For JavaScript the answer is easy, minification does more than just compressing the file, it also renames variables to shorter name and removes comments and so on. In other words, there is less content to read for the browser after the files has been downloaded. And therein lies the whole point. In transfer size you will not save that much by minifying and then compressing, compressing will pretty much do the job. However if you do not minify the file, the browser on the end-user device will need to spend more memory when parsing it, because, well, the file is bigger. So it is a good idea to both minify and compress static files.

Handling images

Images are static data and should be cached along the same lines as other static files like stylesheets. See the part about browser caching.

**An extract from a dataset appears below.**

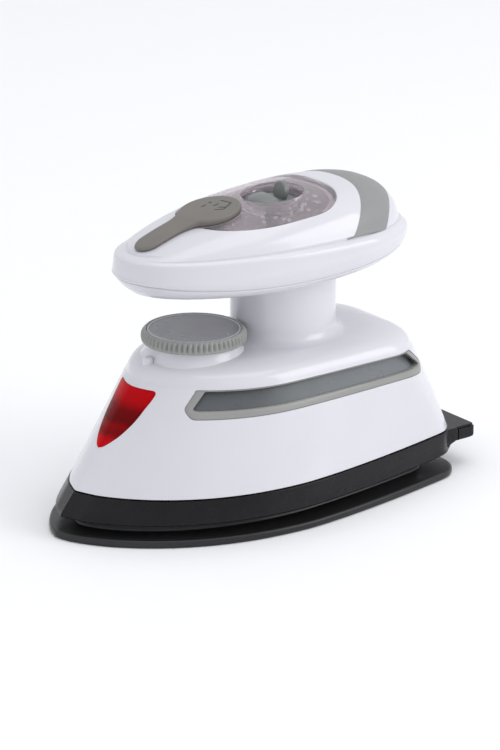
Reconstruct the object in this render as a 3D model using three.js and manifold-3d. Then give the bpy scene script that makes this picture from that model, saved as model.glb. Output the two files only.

Also, images needs to be optimized. There's a bunch of completely redundant metadata in images which can be stripped away to achieve a smaller file size.

Images should be served to the browser in the size it will be rendered in. Don't scale images in HTML or CSS. The exception being HI-Def (retina images) which will be twice the size.

Serve the images from a different domain than the one your application is hosted on. This allows the browser to download more stuff in parallel, resulting in shorter load times.

More about optimizing images from Google.

Enter Cloudinary

cloudinary_logo_square_500x500.png

Cloudinary is an end-to-end image management solution for your Web and mobile applications.
- Cloudinary website

All of the things above, Cloudinary does them and more. It is also a CDN allowing for faster downloads of image files and allows for downloading in paralell.

This service is for images what Azure is for application hosting. It is that good! Learn it, use it!

Wrapping up

There are other related things to performance my test-site handles, like handling retina images and so on, but more on that in separate post.

I believe that the main thing is to realize how much performance affects the users of your site and to act accordingly. There are a bunch of research done on this and in one famous case Amazon found that they could achieve a 1% increase in revenue for every 100 millisecond of load time they shaved off their product pages.

Turns out, performance matters..